Royal
Lyceum Theatre, Edinburgh
Five
stars
“Men
will come with open faces and say anything to get inside your knickers,” says a
jealous Ferdinand to the lady in red who just found her voice at the microphone
in Zinnie Harris’ reimagining of John Webster’s seventeenth century revenge
tragedy. The fact that the woman is the angry little man-let’s sister gives his
voice an edge that lays bare a desperate attempt to stamp out her autonomy and
a terror of the lust for life she’s embraced.
All of Webster’s
original plot is pretty much present and correct here, with Kirsty Stuart’s Duchess
caught up in a man’s world, where, beyond her damaged siblings, her new beau Antonio
has imposter syndrome, while Adam Best’s killer Bosola has serious guilt
issues.
Harris’
own production for the Lyceum and Citizens theatres gives the play’s tale of a
liberated woman being brutalised out of existence an extra contemporary kick. This
is done in part through a use of language which undercuts its classicist steel
with the phlegmatically modern rage of Ferdinand and the Duchess’ other
brother, George Costigan’s abusive Cardinal.
It is
done too on Tom Piper’s off-white minimalist set with devastating little
moments, like when Leah Walker’s abused Julia teams up with Duchess and her
maid Cariola, played by Fletcher Mathers, to form a 1960s style girl group.

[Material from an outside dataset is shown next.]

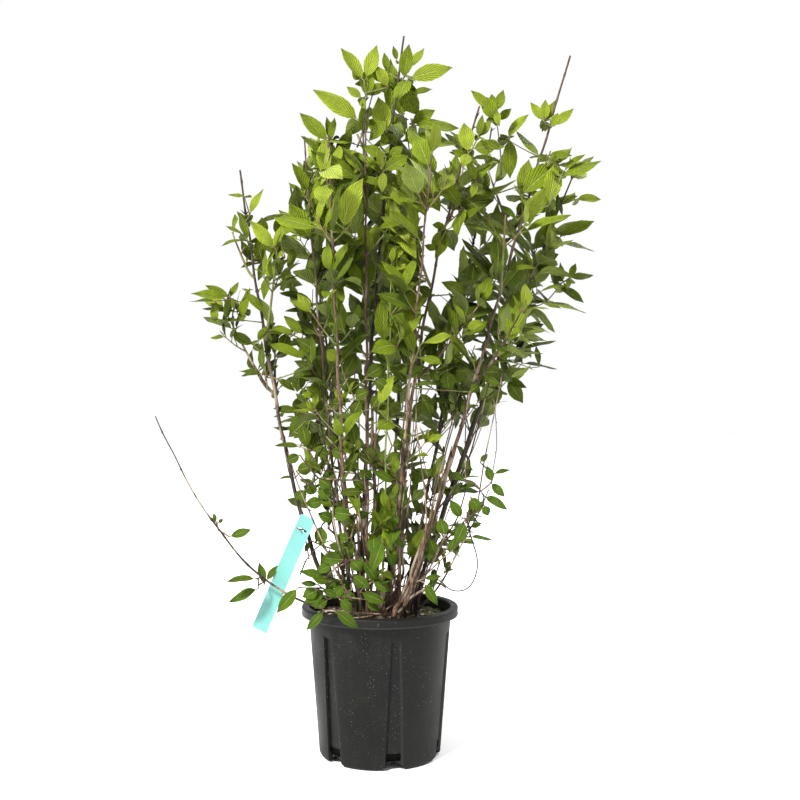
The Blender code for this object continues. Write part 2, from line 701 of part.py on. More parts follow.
def build_label(parts):
    """A bare plastic strip that hangs by its slot on a small twig of the west cane."""
    start, forward, upright = label_frame()
    wood = finish("label_twig_bark", (0.16, 0.10, 0.06), 0.8)
    hold = start + forward * LABEL_TWIG_HOLD
    end = start + forward * LABEL_TWIG_END + Vector((-0.003, 0.0, 0.001))
    twig = add_object("label_twig", limb([start, hold, end], LABEL_TWIG_RADII, 6), parts, wood)
    curve = bpy.data.curves.new("hanging_label", "CURVE")
    curve.dimensions = "2D"
    curve.fill_mode = "BOTH"
    curve.extrude = LABEL_THICKNESS / 2
    half, top, bottom = LABEL_WIDTH / 2, SLOT_DROP, SLOT_DROP - LABEL_LENGTH
    corners = [(half, top, 0), (-half, top, 90)]
    outline = []
    for x, y, start_angle in corners:
        centre_x = x - math.copysign(LABEL_CORNER, x)
        for step in range(5):
            angle = math.radians(start_angle + step * 22.5)
            round_x = centre_x + LABEL_CORNER * math.cos(angle)
            outline.append((round_x, y - LABEL_CORNER + LABEL_CORNER * math.sin(angle)))
    outline += [(-half, bottom), (half, bottom)]
    slot = [(-SLOT_WIDTH / 2, -SLOT_HEIGHT / 2), (-SLOT_WIDTH / 2, SLOT_HEIGHT / 2)]
    slot += [(SLOT_WIDTH / 2, SLOT_HEIGHT / 2), (SLOT_WIDTH / 2, -SLOT_HEIGHT / 2)]
    for points in (outline, slot):
        spline = curve.splines.new("POLY")
        spline.points.add(len(points) - 1)
        spline.use_cyclic_u = True
        for point, (x, y) in zip(spline.points, points):
            point.co = (x, y, 0.0, 1.0)
    aqua = finish("label_plastic", (0.36, 0.86, 0.80), 0.45)
    label = add_object("hanging_label", curve, parts, aqua)
    across = upright.cross(forward)
    place = Matrix((across, upright, forward)).transposed().to_4x4()
    slot_drop = SLOT_HEIGHT / 2 - LABEL_TWIG_RADII[1] - GAP
    place.translation = hold - Vector((0.0, 0.0, slot_drop))
    label.matrix_world = place
    return twig, label


def main():
    for obj in list(bpy.data.objects):
        bpy.data.objects.remove(obj)
    parts = bpy.data.collections.new("potted_panicle_hydrangea")
    cutters = bpy.data.collections.new("cutters")
    for collection in (parts, cutters):
        bpy.context.scene.collection.children.link(collection)
    solids = [build_pot(parts, cutters), build_soil(parts), build_crown(parts)]
    woods = {"bark": finish("cane_bark", (0.27, 0.17, 0.10), 0.75)}
    woods["young"] = finish("young_shoot", (0.30, 0.42, 0.14), 0.6)
    solids += [build_cane(cane, parts, woods) for cane in CANES]
    solids += build_label(parts)
    taken = [shape_tree(settled_mesh(obj, "guard")) for obj in solids]
    green = finish("leaves", (0.13, 0.30, 0.035), 0.55)
    masses = plan_masses()
    guards = {}
    for mass in masses:
        radii = [radius + STEM_GUARD for radius in mass.radii]
        guards[mass.name] = shape_tree(limb(mass.path, radii, STEM_SIDES))
    for mass in masses:
        others = [guards[name] for name in guards if name != mass.name]
        foliage = grow_mass(mass, taken + others, parts, green)
        taken.append(shape_tree(foliage.data))


main()
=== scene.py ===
"""Looks of a potted panicle hydrangea: barked canes, leafy sprays, nursery pot and label.

Metres, +Z up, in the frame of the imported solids. The origin is the centre of the pot's
flat underside, and -Y is the front. Canes, side shoots and masses of foliage follow the
rule of the part's own source, which is written again here and carried on to finer twigs.
"""

import math
import random
from collections import namedtuple

import bmesh
import bpy
import numpy as np
from bpy.props import FloatProperty, FloatVectorProperty, IntProperty, PointerProperty
from mathutils import Matrix, Vector, noise


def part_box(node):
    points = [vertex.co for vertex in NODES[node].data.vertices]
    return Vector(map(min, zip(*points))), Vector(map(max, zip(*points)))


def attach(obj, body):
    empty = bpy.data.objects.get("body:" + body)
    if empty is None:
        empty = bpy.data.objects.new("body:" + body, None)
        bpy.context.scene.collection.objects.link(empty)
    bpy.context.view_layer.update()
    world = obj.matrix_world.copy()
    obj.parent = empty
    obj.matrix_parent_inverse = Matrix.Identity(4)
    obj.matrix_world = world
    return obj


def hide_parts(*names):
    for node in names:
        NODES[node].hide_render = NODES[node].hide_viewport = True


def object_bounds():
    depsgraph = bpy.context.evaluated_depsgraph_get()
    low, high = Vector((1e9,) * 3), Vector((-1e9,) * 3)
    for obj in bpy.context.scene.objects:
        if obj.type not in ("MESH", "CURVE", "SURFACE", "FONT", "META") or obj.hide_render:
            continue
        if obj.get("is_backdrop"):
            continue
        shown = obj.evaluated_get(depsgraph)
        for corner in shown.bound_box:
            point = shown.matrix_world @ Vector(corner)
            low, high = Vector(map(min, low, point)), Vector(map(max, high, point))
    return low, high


bl_info = {
    "name": "Potted panicle hydrangea",
    "version": (1, 0, 0),
    "blender": (4, 5, 0),
    "location": "View3D > Sidebar > Hydrangea",
    "description": "Bark, twigs, leaves, pot and label of a young panicle hydrangea",
    "category": "Object",
}

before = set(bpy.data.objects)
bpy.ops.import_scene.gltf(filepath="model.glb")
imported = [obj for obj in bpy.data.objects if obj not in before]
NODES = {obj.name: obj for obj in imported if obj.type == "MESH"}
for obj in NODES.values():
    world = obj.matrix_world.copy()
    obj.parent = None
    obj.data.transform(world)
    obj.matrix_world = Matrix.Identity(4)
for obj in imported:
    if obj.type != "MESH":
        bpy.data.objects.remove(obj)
SOLID_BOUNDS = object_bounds()
GAP = 0.0003
UP = Vector((0.0, 0.0, 1.0))
FRONT = Vector((0.0, -1.0, 0.0))
TURN = 2 * math.pi
NOISE_ROUGHNESS = 0.55

# Nursery pot, as in the solids
POT_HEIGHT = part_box("nursery_pot")[1].z
RIM_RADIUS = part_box("nursery_pot")[1].x
WALL_TOP_RADIUS = 0.1165
BASE_RADIUS = 0.0985
WALL = 0.002
LIP_HEIGHT = 0.0145
LIP_EDGE = 0.003
LIP_FOOT_EDGE = 0.0008
INNER_EDGE = 0.0022
BEAD = 0.0004
BEAD_HEIGHTS = (0.224, 0.2255)
CORNER = 0.008
FLUTES = 6
FLUTE_DEPTH = 0.0048
FLUTE_TURN = math.radians(-77.3)
FLUTE_HALF_TOP = math.radians(2.6)
FLUTE_HALF_FOOT = math.radians(7.5)
FLUTE_EDGE = math.radians(0.8)
FLUTE_TOP = 0.2065
FLUTE_FADE = 0.009
PANEL_COLUMNS = 26
DRAIN_HOLE = (0.030, 0.024, 0.0125)
DRAIN_CORNER = 0.0025
DRAIN_HEIGHT = 0.0205
RAISED_FLOOR = 0.0120
FLOOR_PLAIN = 0.078
FOOT_ARCH_HALF = 0.024
FOOT_ARCH_HEIGHT = 0.0140
FOOT_ARCH_CREST = 0.0025

# Potting mix and woody crown
SOIL_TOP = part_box("potting_mix")[1].z
SOIL_RADIUS = 0.1128
SOIL_CELLS = 110
CLODS = 9
MOSS_FLAKES = 420
MOSS_SIDE = (-0.7, 0.7)
DRY_FLAKES = 160
CROWN_CENTRE = Vector((0.008, 0.0, 0.0))
CROWN_RADIUS = 0.062
CROWN_TOP = 0.228
CANE_SWELLING = (0.0095, 0.0095, 0.0105)
STUB_RADIUS = 0.0050
STUBS = (
    (-0.004, -0.016, 0.022),
    (0.018, 0.004, 0.030),
    (-0.012, 0.010, 0.018),
    (0.034, -0.026, 0.016),
    (0.030, 0.034, 0.020),
)

# Canes
FLARE = 1.35
FOOT_RISE = 0.008
TIP_GIRTH = 0.40
RING_STEP = 0.0055
ZIGZAG = 0.0011
BARK_SIDES = 10
BARK_RELIEF = 0.11
COLLAR = 0.30
COLLAR_REACH = 0.0028
BUD_STEP = 0.058
MISSING_BUD = 0.30
BROKEN_SPUR = 0.22
SPUR_END = 0.0003
SPUR_RISE = 0.8
COMPANION_RINGS = 24
COMPANION_TOP = (0.22, 0.70)
COMPANION_DRIFT = 2.4
COMPANION_AWAY = (0.010, 0.030)
COMPANION_RADIUS = (0.0010, 0.0020)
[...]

Oguz
Kaplangi’s electric guitar score is played live by Eleanor Kane, before deathly
chorales are choreographed by Kally Lloyd-Jones.
The torture
scenes are as slickly stylised as a Netflix cartoon superhero show, with Jamie
Macdonald’s video projections resembling a cut-up newsreel. Things take a lurch
into the fantastical mid-way through the second half when the dead refuse to
lie down, haunting the men who slaughtered them and watching as they destroy each
other. All of this is lent gravitas by an assured and stately pace as the power
is claimed back in a bloody and brilliant piece of work.